## BEGIN SUPPLIED INFORMATION

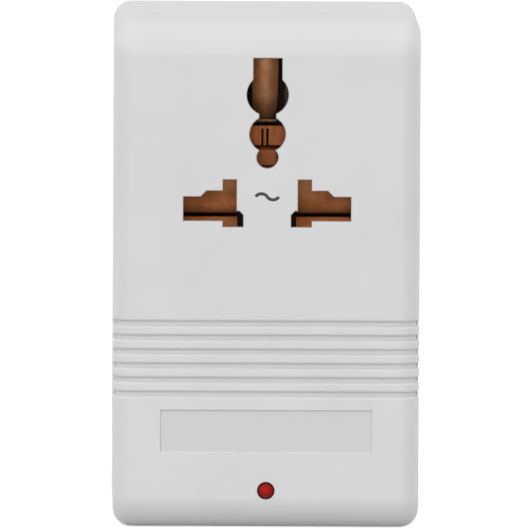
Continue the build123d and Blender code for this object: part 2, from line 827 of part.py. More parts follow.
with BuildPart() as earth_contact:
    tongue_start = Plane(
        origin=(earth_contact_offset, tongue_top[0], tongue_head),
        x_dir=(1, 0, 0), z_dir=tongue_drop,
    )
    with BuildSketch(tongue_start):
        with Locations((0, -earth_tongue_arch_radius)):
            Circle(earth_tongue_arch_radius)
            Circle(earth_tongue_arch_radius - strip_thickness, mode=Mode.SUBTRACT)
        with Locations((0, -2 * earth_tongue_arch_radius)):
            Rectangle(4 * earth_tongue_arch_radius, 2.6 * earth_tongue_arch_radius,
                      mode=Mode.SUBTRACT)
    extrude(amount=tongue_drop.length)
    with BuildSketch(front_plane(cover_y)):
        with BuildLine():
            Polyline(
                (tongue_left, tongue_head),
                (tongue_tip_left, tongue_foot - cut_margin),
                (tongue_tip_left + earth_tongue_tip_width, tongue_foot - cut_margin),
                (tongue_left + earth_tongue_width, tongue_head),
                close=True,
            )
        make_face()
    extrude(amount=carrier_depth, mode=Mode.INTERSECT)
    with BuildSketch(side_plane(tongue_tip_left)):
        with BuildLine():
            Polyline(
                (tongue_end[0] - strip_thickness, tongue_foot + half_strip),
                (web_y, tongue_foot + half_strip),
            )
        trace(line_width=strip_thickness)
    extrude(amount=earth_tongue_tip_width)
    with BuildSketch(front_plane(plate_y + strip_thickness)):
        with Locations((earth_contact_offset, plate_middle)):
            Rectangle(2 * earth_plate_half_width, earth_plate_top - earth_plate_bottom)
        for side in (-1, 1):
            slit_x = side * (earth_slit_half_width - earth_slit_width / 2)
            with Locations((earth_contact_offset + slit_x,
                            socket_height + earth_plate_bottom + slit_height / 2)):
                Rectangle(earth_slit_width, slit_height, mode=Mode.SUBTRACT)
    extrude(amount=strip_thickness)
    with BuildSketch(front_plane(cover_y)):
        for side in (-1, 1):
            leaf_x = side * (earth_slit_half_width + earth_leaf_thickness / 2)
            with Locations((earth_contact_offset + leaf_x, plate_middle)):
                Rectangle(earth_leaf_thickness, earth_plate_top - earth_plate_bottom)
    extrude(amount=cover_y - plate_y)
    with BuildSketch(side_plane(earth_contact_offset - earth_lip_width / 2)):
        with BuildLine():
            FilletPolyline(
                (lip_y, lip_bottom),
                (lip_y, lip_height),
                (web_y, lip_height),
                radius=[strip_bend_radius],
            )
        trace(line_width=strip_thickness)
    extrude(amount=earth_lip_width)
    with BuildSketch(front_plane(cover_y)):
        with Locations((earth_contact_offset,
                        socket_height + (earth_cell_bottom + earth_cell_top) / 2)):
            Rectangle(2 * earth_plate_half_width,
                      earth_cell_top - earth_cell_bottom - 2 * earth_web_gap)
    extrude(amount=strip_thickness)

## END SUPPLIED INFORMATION

INSTRUCTIONS TO FOLLOW:
Return what is listed above, exactly and completely.

COMPLETE ANSWER:
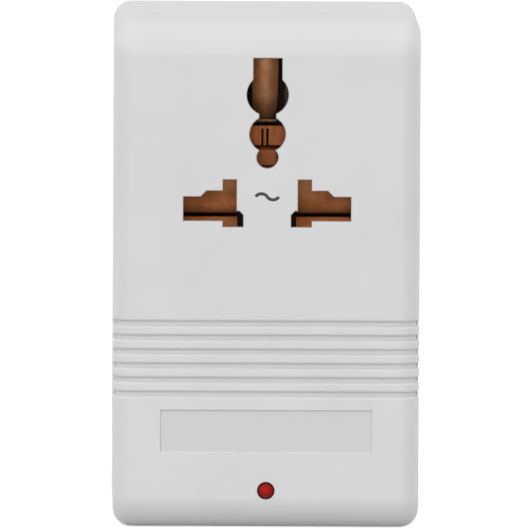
Continue the build123d and Blender code for this object: part 2, from line 827 of part.py. More parts follow.
with BuildPart() as earth_contact:
    tongue_start = Plane(
        origin=(earth_contact_offset, tongue_top[0], tongue_head),
        x_dir=(1, 0, 0), z_dir=tongue_drop,
    )
    with BuildSketch(tongue_start):
        with Locations((0, -earth_tongue_arch_radius)):
            Circle(earth_tongue_arch_radius)
            Circle(earth_tongue_arch_radius - strip_thickness, mode=Mode.SUBTRACT)
        with Locations((0, -2 * earth_tongue_arch_radius)):
            Rectangle(4 * earth_tongue_arch_radius, 2.6 * earth_tongue_arch_radius,
                      mode=Mode.SUBTRACT)
    extrude(amount=tongue_drop.length)
    with BuildSketch(front_plane(cover_y)):
        with BuildLine():
            Polyline(
                (tongue_left, tongue_head),
                (tongue_tip_left, tongue_foot - cut_margin),
                (tongue_tip_left + earth_tongue_tip_width, tongue_foot - cut_margin),
                (tongue_left + earth_tongue_width, tongue_head),
                close=True,
            )
        make_face()
    extrude(amount=carrier_depth, mode=Mode.INTERSECT)
    with BuildSketch(side_plane(tongue_tip_left)):
        with BuildLine():
            Polyline(
                (tongue_end[0] - strip_thickness, tongue_foot + half_strip),
                (web_y, tongue_foot + half_strip),
            )
        trace(line_width=strip_thickness)
    extrude(amount=earth_tongue_tip_width)
    with BuildSketch(front_plane(plate_y + strip_thickness)):
        with Locations((earth_contact_offset, plate_middle)):
            Rectangle(2 * earth_plate_half_width, earth_plate_top - earth_plate_bottom)
        for side in (-1, 1):
            slit_x = side * (earth_slit_half_width - earth_slit_width / 2)
            with Locations((earth_contact_offset + slit_x,
                            socket_height + earth_plate_bottom + slit_height / 2)):
                Rectangle(earth_slit_width, slit_height, mode=Mode.SUBTRACT)
    extrude(amount=strip_thickness)
    with BuildSketch(front_plane(cover_y)):
        for side in (-1, 1):
            leaf_x = side * (earth_slit_half_width + earth_leaf_thickness / 2)
            with Locations((earth_contact_offset + leaf_x, plate_middle)):
                Rectangle(earth_leaf_thickness, earth_plate_top - earth_plate_bottom)
    extrude(amount=cover_y - plate_y)
    with BuildSketch(side_plane(earth_contact_offset - earth_lip_width / 2)):
        with BuildLine():
            FilletPolyline(
                (lip_y, lip_bottom),
                (lip_y, lip_height),
                (web_y, lip_height),
                radius=[strip_bend_radius],
            )
        trace(line_width=strip_thickness)
    extrude(amount=earth_lip_width)
    with BuildSketch(front_plane(cover_y)):
        with Locations((earth_contact_offset,
                        socket_height + (earth_cell_bottom + earth_cell_top) / 2)):
            Rectangle(2 * earth_plate_half_width,
                      earth_cell_top - earth_cell_bottom - 2 * earth_web_gap)
    extrude(amount=strip_thickness)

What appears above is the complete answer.